# [SUPPLIED INFORMATION]
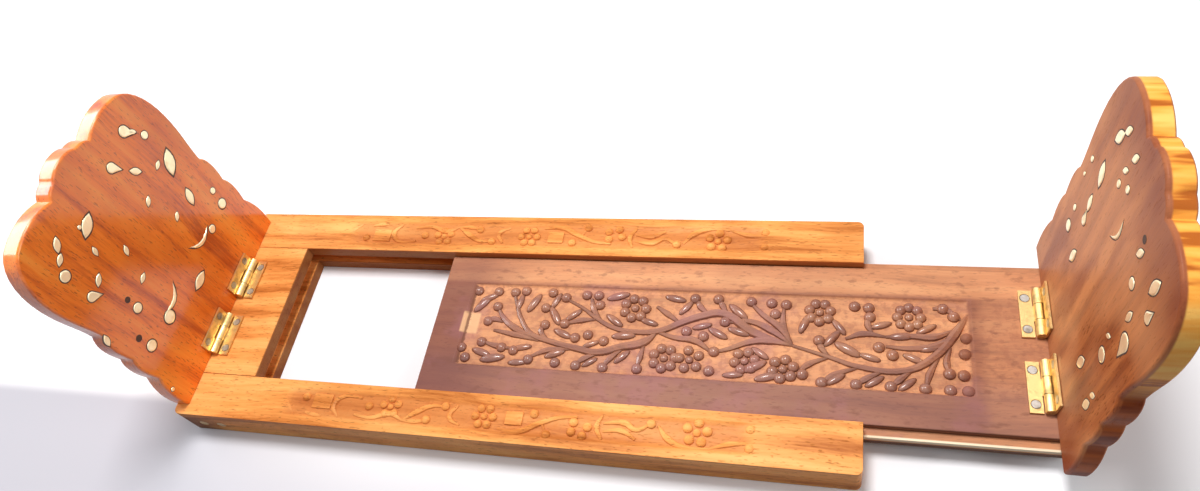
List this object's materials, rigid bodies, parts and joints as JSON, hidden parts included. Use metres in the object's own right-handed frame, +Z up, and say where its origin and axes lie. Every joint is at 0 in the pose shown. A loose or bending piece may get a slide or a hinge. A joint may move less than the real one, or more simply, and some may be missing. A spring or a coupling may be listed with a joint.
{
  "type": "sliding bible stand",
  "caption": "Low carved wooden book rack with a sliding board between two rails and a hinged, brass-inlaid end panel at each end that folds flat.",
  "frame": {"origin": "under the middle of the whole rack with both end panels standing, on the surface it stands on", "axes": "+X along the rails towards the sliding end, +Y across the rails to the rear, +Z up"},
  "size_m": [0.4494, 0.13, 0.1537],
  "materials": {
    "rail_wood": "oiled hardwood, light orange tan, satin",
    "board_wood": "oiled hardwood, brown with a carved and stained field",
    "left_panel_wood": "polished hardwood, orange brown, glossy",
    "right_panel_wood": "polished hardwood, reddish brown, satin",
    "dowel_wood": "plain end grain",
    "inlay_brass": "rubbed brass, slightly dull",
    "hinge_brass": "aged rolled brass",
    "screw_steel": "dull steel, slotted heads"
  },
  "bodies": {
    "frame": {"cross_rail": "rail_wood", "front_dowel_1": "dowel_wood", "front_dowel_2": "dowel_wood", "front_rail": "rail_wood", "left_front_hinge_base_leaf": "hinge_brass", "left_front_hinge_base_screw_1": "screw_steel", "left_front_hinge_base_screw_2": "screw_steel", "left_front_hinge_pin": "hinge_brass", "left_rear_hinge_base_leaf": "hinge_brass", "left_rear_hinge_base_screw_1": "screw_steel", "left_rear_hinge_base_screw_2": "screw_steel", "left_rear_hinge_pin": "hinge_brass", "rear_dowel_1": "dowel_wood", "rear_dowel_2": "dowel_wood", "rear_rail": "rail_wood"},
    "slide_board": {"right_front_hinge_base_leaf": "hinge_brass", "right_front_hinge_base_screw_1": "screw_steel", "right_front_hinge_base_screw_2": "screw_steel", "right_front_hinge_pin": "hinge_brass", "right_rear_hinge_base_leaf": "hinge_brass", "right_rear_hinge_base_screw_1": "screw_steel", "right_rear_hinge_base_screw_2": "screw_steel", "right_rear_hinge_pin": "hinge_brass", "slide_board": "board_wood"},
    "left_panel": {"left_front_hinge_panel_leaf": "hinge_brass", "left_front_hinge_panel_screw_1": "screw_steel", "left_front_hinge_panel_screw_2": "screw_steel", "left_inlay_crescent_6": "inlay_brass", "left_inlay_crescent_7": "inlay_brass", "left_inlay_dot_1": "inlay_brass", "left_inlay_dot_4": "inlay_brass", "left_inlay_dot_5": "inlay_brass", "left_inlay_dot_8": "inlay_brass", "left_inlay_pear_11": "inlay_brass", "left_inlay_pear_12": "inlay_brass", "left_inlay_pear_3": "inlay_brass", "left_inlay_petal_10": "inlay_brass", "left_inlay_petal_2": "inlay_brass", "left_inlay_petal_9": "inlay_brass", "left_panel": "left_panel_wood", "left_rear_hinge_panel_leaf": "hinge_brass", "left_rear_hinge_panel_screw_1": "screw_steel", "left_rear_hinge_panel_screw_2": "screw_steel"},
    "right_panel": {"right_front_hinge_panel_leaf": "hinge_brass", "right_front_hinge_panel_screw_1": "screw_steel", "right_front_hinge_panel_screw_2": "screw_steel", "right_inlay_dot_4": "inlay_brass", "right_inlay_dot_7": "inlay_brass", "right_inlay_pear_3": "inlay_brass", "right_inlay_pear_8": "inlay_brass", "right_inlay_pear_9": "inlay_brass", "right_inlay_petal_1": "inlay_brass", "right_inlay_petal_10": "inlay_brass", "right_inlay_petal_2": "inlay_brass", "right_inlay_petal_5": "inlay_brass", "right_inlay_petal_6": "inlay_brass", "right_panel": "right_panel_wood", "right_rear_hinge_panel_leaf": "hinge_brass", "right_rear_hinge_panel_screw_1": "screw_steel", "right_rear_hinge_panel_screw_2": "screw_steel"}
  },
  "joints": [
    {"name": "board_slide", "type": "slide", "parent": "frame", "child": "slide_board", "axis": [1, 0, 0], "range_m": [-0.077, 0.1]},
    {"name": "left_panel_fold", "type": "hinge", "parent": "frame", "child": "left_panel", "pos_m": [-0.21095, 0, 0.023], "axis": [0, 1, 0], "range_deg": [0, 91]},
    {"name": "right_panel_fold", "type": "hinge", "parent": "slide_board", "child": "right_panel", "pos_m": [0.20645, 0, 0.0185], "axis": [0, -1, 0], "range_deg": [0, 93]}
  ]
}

# [WHAT TO PRODUCE]
From the data above, copy each line where the string "joints" appears.

# [EXPECTED OUTPUT]
List this object's materials, rigid bodies, parts and joints as JSON, hidden parts included. Use metres in the object's own right-handed frame, +Z up, and say where its origin and axes lie. Every joint is at 0 in the pose shown. A loose or bending piece may get a slide or a hinge. A joint may move less than the real one, or more simply, and some may be missing. A spring or a coupling may be listed with a joint.
  "joints": [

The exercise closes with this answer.